La historia es simple: una familia se reúne para celebrar el Día de Acción de Gracias en el nuevo departamento que la hija menor alquila con su novio. Nada del otro mundo: la cosa podría ser un grotesco francés, con gritos y gestos exagerados, o un drama seco a la rumana, con silencios incómodos y revelaciones sobre la era de Ceaucescu. Pero Karam tiene otro plan, un gimmick que revela ya en la primera escena. Mientras los padres recorren la casa de la hija, la cámara muestra un espacio amplio y vacío, ligeramente amenazante; los pasos ruidosos de la vecina de arriba terminan de sugerir vagamente alguna forma de peligro, de acecho. Esta aleación extraña es el corazón de la película: a Karam se le ocurre mezclar dos géneros como el drama familiar y el thriller psicológico, que rara vez van juntos, y sazona la mezcla con unas gotas de terror. Resulta que la fórmula tiene su encanto: la presentación sucesiva de los personajes y de sus pequeñas miserias aparece tensada por un mal invisible pero presente, que colma las escenas y acompaña a los protagonistas como si fuera uno de ellos.

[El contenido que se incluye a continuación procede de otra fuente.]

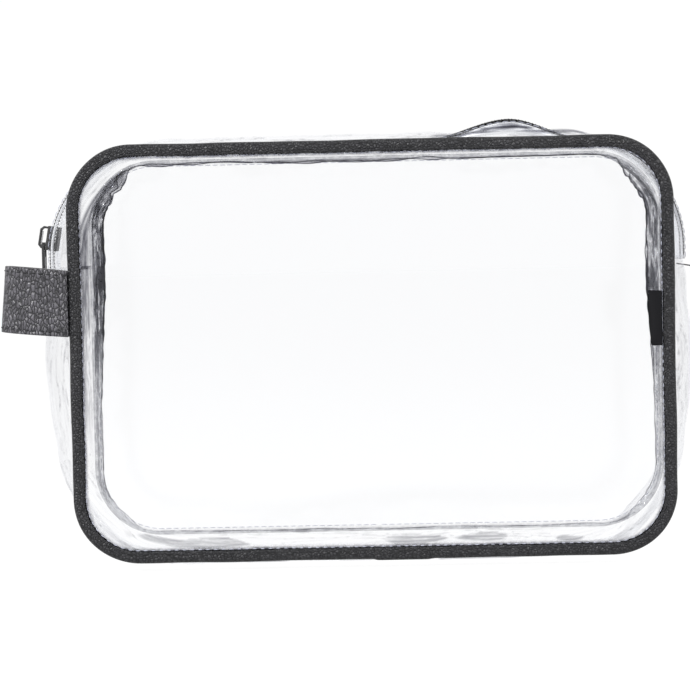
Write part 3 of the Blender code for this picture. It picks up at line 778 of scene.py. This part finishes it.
def make_seam_allowance():
    """The back seam's two raw edges inside: nearly flat to the back at the sides, forward elsewhere."""
    path = whole_path(grow(BACK, -BACK_INSET), FILM_GRID * 0.7)
    at = at_depth(path, SEAM_DEPTH - 0.0009)
    inward = at_depth(inward_directions(path), 0.0)
    side = np.abs(inward[:, 0])
    corner = 4 * side ** 2 * (1 - side ** 2)
    upright = smooth((side - 0.80) / 0.18)
    top = np.clip(-inward[:, 2], 0, 1)
    high = smooth((at[:, 2] - 0.055) / 0.06)
    tilt = np.radians(14 + 66 * smooth((side - 0.25) / 0.6)) + waves(at, (40, 0, 40), 71.0) * 0.25
    fullness = (0.62 + 0.38 * smooth((side - 0.1) / 0.6)) * (0.5 + 0.5 * high)
    # painted shade of the allowance: darkest up the upper sides, faint along the top, a quarter lighter on
    # the right
    allowance_painted_shade = upright * (0.26 + 0.54 * high) + (1 - upright) * (0.06 + 0.34 * smooth(top / 0.2))
    allowance_painted_shade = allowance_painted_shade * np.where(at[:, 0] > 0, 0.75, 1.0)
    shares = np.linspace(0, 1, ALLOWANCE_ROWS)
    clear_start = smooth((shares - 0.02) / 0.1)[:, None]
    # a dark line of painted shade along the allowance's free edge
    painted_rim_shade = (shares > 0.99)[:, None] * (0.5 + 1.5 * high)
    for layer, (gap, seed) in enumerate(((0.0, 0.0), (ALLOWANCE_GAP, 7.0))):
        small = waves(at, (190, 0, 190), 83.0 + seed) + waves(at, (380, 0, 380), 85.0 + seed) * 0.5
        ripple = waves(at, (60, 0, 60), 81.0 + seed) * 0.4 + small * corner
        ragged = 0.94 + 0.10 * waves(at, (190, 0, 190), 91.0 + seed)
        ragged = ragged + 0.12 * corner * waves(at, (420, 0, 420), 95.0)
        width = ALLOWANCE * ragged * fullness
        rows = []
        for share in shares:
            reach = (width * share)[:, None]
            lean = (tilt + ripple * share * 0.9)[:, None]
            forward = np.array([0, 1.0, 0]) * reach * np.cos(lean)
            rows.append(at - np.array([0, gap, 0]) + inward * reach * np.sin(lean) - forward)
        # the scallops' ripple adds more painted shade away from the sides
        shade = (allowance_painted_shade + 0.5 * np.abs(ripple) * high * (1 - upright)) * clear_start + painted_rim_shade
        flow = flow_of(path, shares * ALLOWANCE, shade)
        on_mouth(sheet(f"seam_allowance_{layer}", np.array(rows), FILM, ALLOWANCE_FILM, flow, closed=True))


# ---- zip ----------

def zip_path(spacing):
    """The zip's middle line with its outward directions."""
    path = upper_path(ZIP_LINE, spacing)
    ahead = np.gradient(path, axis=0)
    outward = np.stack([-ahead[:, 1], ahead[:, 0]], 1)
    outward /= np.linalg.norm(outward, axis=1, keepdims=True)
    return path, outward


def chain_point(distance, length, path, outward, y, level):
    """Points at distances along the zip, set off sideways by y and outward by level."""
    x = np.interp(distance, length, path[:, 0]) + level * np.interp(distance, length, outward[:, 0])
    z = np.interp(distance, length, path[:, 1]) + level * np.interp(distance, length, outward[:, 1])
    return np.stack([x, y * np.ones_like(x), z], 1)


def make_coils():
    """Each coil is one wire; the rear one's turns lie between those of the front one."""
    path, outward = zip_path(0.001)
    length = running_length(path)
    turns, per_turn, wire_sides = int(length[-1] / COIL_PITCH), 9, 6
    turn = np.arange(turns * per_turn + 1) / per_turn
    for side, name in ((-1, "front_zip_coil"), (1, "rear_zip_coil")):
        phase = 0.0 if side < 0 else 0.5
        angle = 2 * np.pi * (turn + phase)
        distance = np.clip(turn * COIL_PITCH, 0, length[-1])
        y = side * (COIL_OFFSET + COIL_REACH * np.cos(angle))
        level = COIL_RISE * np.sin(angle)
        line = relax(chain_point(distance, length, path, outward, y, level))
        obj = tube(name.replace("zip_coil", "coil_wire"), line, COIL_WIRE / 2, wire_sides, COIL)
        (on_bag if side < 0 else on_mouth)(obj, name)


def make_tapes():
    """A ribbon of thin cloth under the film at each side of the coils."""
    path = upper_path(ZIP_LINE)
    for side, name in ((-1, "front_zip_tape"), (1, "rear_zip_tape")):
        depths = np.linspace(TAPE_INNER, TAPE_OUTER, 12) * side
        rows = relax(np.array([at_depth(upper_path(grow(gusset_sides(y), -TAPE_DROP)), y) for y in depths]))
        flow = flow_of(path, depths, np.zeros(rows.shape[:2]))
        obj = sheet(name.replace("zip_tape", "tape_cloth"), rows, TAPE_SHEET, TAPE, flow)
        (on_bag if side < 0 else on_mouth)(obj, name)


def outline_stitches(name, outline, spacing, y, out, pitch, length, width, material):
    """Stitches round an outline at one depth; out is -1 on a front face and 1 on a back face."""
    line = at_depth(whole_path(outline, spacing), y)
    return stitches(name, line, np.tile((0, out, 0), (len(line), 1)), pitch, length, width, material)


def make_film_stitches():
    """Stitches of film to tape, round the back and across the zip's ends."""
    path, outward = zip_path(0.001)
    lift = FILM / 2 + 0.0002
    for side, name in ((-1, "front_tape_thread"), (1, "rear_tape_thread")):
        line = relax(at_depth(path + outward * lift, side * (FILM_EDGE + 0.0012)))
        obj = stitches(name.replace("thread", "stitches"), line, at_depth(outward, 0.0), FILM_STITCH,
                       length=FILM_STITCH * 0.82, width=0.00035, material=CLEAR_THREAD)
        (on_bag if side < 0 else on_mouth)(obj, name)
    obj = outline_stitches("back_seam_stitches", grow(BACK, -0.0026), 0.0015, back_high.y + 0.0005, 1,
                           FILM_STITCH, length=FILM_STITCH * 0.8, width=0.0003, material=CLEAR_THREAD)
    on_mouth(obj, "back_seam_thread_lower", "back_seam_thread_upper")
    for name in ("end_seam_thread_left", "end_seam_thread_right"):
        low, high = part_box(name)
        out = -1 if low.x < 0 else 1
        x, z = (low.x + high.x) / 2, (low.z + high.z) / 2
        line = np.array([(x, y, z) for y in np.linspace(low.y, high.y, 30)])
        obj = stitches(name.replace("thread", "stitches"), relax(line), np.tile((out, 0, 0), (30, 1)),
                       END_STITCH, length=0.0021, width=0.0006, material=THREAD)
        on_bag(obj, name)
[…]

Los insistentes planos detalle de las imperfecciones de la casa subrayan la idea: se ve que en el paso de un medio a otro a Karam se le dio por jugar con los recursos del cine y se entusiasmó de más con la magnificación visual y el fragmento, algo que el teatro no puede dar (dijimos que Karam estaba cómodo con el cambio de lenguaje, no que fuera un exquisito). Se entiende enseguida que la economía de secretos que alimenta el intercambio familiar esconde cosas terribles, y que las manchas de humedad, los goteos y los descascaramientos de los malditos planos detalle comunican el estado de las relaciones entre los personajes y que, sobre todo, hablan del padre, Erik, que es el que más se fija en todo eso. El lugar como metáfora de la interioridad humana: la pomposidad de la comparación indica por sí sola su origen teatral.

Pero el caso es que el thriller hace lo suyo, y el drama familiar, del que solo podemos esperar lo peor, se intensifica, como si el nervio de un género pudiera transmitirse sin pérdidas al otro. La cena familiar y el repertorio previsible de peleas y rencores sucede, entonces, en un territorio ajeno, con las coordenadas de El bebé de Rosemary. No sabemos qué fue primero, si esta cruza o la dirección de actores, pero las interpretaciones son en general de una precisión notable, como si la yunta de géneros contuviera los estallidos del drama y los encauzara. No importa si se trata de una confesión, una reconciliación o una cavilación, siempre se tiene la impresión de que hay algo más que observa, desde algún rincón del departamento, aguardando el momento justo, esperando a que los miembros de la familia se dispersen, como un depredador desconocido. Este temor, este acecho permanente, transforma el drama más bien soso de los personajes en la ocasión para filmar miradas perdidas, pasillos estrechos y grandes habitaciones vacías. Resulta que Karam viene del teatro pero vio mucho cine, y no se quedó solamente con los guiones o los temas, con la caractereología o la construcción del conflicto, sino que prestó atención a las formas en las que se puede filmar un cuerpo en el espacio o una casa semivacía durante una noche lluviosa. 

Cerca del final el director da su golpe de gracia e invoca de golpe las fuerzas del terror: la escena funciona (en un sentido sumario, administrativo) pero refuerza una vez más la idea que ya había machado muchas veces antes. Es que el clima de amenaza se reduce, a fin de cuentas, al malestar un personaje que, movido por la culpa, proyecta en el entorno la precariedad de su propia psiquis. Esa insistencia lleva la ambigüedad del thriller hacia la seguridad tranquilizadora de la metáfora y busca producir un efecto de inteligencia, como si la película pensara y, a su vez, quisiera crear en el espectador esa misma impresión. Menos mal que está Richard Jenkins, que hace maravillas con un personaje más bien chato, dándole una tridimensionalidad que se nota sobre todo en el nerviosismo disimulado con el que Erik regula las mentiras y sus culpas frente a la familia. 

(Estados Unidos, 2021)

Guion, dirección: Stephen Karam. Elenco: Richard Jenkins, Jayne Houdyshell, Amy Schumer, Steven Yeun. Producción: Stephen Karam, Louise Lovegrove. Duración: 108 minutos.